### Given information

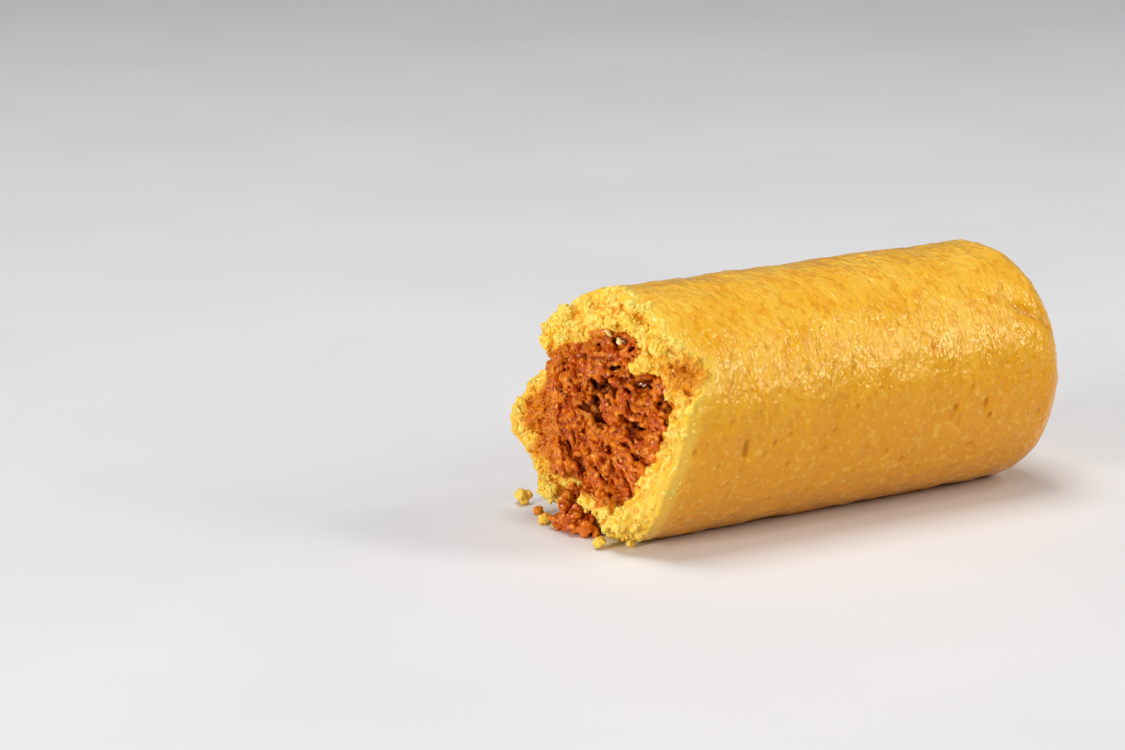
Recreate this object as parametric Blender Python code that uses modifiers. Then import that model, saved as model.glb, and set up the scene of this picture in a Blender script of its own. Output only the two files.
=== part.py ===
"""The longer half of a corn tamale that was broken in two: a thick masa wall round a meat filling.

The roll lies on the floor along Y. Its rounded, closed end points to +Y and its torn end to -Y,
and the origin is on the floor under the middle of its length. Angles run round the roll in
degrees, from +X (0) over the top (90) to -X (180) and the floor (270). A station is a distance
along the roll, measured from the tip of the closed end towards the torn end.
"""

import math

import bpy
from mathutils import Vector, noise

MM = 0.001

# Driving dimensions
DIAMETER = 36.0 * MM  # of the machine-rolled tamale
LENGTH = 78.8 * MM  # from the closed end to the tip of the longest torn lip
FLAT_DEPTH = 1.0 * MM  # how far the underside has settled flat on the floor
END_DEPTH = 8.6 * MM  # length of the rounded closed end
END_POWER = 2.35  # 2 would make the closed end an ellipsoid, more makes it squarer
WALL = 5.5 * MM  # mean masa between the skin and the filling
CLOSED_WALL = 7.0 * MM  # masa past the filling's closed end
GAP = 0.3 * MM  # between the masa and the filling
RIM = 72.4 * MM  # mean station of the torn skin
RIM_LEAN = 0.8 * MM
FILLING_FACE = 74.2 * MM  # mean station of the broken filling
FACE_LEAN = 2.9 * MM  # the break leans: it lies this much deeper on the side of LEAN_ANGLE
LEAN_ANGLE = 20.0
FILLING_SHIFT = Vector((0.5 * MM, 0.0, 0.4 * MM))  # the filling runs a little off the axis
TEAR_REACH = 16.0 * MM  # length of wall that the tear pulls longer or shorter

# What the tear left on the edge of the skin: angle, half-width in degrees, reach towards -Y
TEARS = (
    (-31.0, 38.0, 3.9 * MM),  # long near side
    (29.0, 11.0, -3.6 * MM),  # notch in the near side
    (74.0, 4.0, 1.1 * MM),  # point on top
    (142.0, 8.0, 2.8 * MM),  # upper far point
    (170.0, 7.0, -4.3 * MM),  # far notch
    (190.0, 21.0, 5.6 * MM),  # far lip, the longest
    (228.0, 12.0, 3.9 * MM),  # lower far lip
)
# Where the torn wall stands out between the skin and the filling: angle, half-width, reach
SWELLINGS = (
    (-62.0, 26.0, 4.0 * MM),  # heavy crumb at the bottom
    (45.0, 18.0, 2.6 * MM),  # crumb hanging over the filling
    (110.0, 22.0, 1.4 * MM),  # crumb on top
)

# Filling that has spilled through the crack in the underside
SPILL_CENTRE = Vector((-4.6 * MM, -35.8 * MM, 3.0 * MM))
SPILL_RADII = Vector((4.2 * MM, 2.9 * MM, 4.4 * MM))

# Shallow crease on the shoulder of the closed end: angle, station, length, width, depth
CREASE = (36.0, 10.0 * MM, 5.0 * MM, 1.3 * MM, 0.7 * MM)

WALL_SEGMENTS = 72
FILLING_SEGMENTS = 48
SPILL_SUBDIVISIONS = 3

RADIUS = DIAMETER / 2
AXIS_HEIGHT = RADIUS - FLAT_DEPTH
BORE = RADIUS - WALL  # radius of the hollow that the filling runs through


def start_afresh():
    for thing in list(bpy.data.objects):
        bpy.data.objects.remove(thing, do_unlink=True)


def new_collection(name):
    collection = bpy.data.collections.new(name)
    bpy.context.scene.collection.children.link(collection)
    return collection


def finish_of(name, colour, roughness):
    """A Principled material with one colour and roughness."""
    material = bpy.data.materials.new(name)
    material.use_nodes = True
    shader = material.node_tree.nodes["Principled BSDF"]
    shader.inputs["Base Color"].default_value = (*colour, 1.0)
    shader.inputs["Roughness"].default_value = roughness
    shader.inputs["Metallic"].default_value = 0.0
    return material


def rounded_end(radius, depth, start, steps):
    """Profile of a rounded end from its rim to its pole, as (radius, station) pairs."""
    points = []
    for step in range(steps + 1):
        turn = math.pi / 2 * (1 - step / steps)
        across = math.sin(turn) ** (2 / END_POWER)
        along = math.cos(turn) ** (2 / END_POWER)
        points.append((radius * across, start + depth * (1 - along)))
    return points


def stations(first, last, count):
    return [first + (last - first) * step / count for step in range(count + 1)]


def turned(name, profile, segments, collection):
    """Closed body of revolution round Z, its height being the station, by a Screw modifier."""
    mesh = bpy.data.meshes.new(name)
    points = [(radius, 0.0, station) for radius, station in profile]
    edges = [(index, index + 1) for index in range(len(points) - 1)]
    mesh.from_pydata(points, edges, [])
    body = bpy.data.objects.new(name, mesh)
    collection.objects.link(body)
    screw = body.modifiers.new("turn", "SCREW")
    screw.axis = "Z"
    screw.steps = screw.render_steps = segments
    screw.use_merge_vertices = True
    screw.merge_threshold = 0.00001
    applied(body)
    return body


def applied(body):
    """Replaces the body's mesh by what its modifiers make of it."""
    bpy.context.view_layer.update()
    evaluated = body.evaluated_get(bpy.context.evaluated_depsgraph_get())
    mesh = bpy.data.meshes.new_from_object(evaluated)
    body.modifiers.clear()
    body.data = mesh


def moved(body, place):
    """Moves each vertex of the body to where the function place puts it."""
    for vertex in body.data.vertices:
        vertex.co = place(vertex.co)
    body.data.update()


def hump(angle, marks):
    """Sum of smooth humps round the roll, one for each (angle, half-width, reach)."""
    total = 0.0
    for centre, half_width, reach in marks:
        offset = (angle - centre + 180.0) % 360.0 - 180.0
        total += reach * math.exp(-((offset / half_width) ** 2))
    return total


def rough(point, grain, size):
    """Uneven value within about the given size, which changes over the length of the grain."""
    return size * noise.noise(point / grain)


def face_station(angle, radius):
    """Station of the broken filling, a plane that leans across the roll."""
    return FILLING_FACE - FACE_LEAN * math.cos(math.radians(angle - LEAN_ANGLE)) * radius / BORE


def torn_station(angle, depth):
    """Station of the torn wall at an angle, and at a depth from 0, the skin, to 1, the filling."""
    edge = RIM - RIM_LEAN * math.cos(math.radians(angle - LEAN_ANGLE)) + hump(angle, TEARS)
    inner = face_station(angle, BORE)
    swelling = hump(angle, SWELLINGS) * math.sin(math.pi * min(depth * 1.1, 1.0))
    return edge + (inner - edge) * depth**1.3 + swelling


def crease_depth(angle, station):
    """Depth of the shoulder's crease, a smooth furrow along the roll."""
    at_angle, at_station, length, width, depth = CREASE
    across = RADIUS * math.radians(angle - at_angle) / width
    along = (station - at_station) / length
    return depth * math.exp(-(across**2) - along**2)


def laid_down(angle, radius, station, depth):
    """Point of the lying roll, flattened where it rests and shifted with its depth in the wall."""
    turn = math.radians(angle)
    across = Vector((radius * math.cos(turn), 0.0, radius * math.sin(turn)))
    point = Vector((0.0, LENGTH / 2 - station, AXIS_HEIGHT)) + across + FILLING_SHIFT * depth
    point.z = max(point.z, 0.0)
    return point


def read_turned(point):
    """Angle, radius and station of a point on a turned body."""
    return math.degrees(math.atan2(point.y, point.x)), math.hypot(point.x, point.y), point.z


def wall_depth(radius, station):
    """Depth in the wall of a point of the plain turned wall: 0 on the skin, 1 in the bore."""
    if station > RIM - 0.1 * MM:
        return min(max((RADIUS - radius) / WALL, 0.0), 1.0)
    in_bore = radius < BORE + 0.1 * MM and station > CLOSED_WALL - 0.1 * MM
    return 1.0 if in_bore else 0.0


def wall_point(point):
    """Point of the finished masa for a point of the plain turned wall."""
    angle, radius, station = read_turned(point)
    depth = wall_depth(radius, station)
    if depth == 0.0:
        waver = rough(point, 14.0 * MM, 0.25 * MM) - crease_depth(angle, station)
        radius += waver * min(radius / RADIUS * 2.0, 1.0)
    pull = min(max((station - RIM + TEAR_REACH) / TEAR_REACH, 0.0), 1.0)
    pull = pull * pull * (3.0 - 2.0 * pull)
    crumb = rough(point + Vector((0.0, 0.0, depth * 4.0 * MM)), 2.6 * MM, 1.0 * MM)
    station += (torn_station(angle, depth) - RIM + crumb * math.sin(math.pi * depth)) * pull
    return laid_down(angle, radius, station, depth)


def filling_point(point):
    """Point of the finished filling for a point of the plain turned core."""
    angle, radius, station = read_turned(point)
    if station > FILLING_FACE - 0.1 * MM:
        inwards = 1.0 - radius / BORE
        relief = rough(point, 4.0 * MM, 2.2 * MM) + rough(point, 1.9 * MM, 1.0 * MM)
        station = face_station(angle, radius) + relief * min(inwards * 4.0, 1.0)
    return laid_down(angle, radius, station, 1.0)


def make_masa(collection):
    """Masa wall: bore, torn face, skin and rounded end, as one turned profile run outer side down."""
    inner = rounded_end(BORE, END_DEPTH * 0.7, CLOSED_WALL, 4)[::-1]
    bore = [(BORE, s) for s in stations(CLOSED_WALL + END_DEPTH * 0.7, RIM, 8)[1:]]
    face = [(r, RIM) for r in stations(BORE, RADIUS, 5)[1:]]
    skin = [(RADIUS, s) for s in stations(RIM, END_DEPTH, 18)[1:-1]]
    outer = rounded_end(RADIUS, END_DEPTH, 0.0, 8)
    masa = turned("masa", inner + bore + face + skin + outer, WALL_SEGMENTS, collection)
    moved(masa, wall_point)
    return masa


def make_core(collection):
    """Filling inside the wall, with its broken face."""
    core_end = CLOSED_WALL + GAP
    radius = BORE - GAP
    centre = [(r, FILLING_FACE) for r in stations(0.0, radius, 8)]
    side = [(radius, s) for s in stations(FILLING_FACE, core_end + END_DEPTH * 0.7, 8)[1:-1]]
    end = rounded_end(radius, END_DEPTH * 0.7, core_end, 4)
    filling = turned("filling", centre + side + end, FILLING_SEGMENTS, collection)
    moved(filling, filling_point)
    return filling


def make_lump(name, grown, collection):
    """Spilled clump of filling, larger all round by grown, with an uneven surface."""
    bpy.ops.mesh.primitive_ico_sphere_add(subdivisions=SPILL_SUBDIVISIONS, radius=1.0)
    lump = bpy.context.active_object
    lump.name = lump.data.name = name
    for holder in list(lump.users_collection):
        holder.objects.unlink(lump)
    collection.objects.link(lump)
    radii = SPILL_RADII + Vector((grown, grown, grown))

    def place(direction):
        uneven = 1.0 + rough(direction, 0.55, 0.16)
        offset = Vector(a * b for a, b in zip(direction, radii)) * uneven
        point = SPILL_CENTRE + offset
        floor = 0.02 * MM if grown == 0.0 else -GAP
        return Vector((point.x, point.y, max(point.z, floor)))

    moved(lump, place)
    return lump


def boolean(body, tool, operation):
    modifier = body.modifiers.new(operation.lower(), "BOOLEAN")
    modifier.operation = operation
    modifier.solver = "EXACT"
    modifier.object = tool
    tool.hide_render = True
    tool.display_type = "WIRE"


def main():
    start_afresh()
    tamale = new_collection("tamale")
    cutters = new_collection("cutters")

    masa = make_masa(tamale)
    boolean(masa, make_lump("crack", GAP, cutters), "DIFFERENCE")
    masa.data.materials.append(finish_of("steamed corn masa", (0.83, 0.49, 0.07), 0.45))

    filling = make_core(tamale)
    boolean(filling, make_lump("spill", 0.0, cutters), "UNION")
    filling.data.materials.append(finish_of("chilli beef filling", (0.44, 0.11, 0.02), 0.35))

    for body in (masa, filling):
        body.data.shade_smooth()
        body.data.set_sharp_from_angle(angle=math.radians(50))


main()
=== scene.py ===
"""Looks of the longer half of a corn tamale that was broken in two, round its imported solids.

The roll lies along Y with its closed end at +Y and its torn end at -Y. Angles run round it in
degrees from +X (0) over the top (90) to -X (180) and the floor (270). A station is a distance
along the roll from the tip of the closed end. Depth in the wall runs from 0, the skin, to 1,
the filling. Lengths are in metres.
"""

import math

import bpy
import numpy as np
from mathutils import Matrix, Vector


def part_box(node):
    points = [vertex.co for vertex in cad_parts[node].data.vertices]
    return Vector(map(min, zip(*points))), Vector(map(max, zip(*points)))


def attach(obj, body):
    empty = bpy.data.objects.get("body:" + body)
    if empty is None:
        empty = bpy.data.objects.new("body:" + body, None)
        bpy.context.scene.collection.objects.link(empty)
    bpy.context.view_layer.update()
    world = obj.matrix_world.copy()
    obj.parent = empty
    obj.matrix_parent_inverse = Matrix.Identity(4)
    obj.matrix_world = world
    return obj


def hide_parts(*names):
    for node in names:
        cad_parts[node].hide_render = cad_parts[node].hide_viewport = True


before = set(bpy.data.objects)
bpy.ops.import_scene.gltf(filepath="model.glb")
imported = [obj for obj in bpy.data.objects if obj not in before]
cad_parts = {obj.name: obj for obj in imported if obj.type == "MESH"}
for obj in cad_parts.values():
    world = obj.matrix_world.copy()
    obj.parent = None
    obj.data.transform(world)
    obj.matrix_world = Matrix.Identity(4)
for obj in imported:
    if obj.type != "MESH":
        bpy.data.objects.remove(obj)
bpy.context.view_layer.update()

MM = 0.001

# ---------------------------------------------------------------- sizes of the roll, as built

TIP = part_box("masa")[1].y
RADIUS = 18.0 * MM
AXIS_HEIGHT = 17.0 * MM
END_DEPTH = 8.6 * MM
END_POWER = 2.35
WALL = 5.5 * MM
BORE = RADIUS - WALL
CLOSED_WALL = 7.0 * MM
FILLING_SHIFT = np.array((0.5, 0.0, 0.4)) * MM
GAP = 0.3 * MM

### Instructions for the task
The lines from the one containing "masa = make_masa(tamale)" to the one containing "bpy.context.scene.collection.objects.link(empty)", both included, are to be extracted exactly; give no other line.

### Final result
    masa = make_masa(tamale)
    boolean(masa, make_lump("crack", GAP, cutters), "DIFFERENCE")
    masa.data.materials.append(finish_of("steamed corn masa", (0.83, 0.49, 0.07), 0.45))

    filling = make_core(tamale)
    boolean(filling, make_lump("spill", 0.0, cutters), "UNION")
    filling.data.materials.append(finish_of("chilli beef filling", (0.44, 0.11, 0.02), 0.35))

    for body in (masa, filling):
        body.data.shade_smooth()
        body.data.set_sharp_from_angle(angle=math.radians(50))


main()
=== scene.py ===
"""Looks of the longer half of a corn tamale that was broken in two, round its imported solids.

The roll lies along Y with its closed end at +Y and its torn end at -Y. Angles run round it in
degrees from +X (0) over the top (90) to -X (180) and the floor (270). A station is a distance
along the roll from the tip of the closed end. Depth in the wall runs from 0, the skin, to 1,
the filling. Lengths are in metres.
"""

import math

import bpy
import numpy as np
from mathutils import Matrix, Vector


def part_box(node):
    points = [vertex.co for vertex in cad_parts[node].data.vertices]
    return Vector(map(min, zip(*points))), Vector(map(max, zip(*points)))


def attach(obj, body):
    empty = bpy.data.objects.get("body:" + body)
    if empty is None:
        empty = bpy.data.objects.new("body:" + body, None)
        bpy.context.scene.collection.objects.link(empty)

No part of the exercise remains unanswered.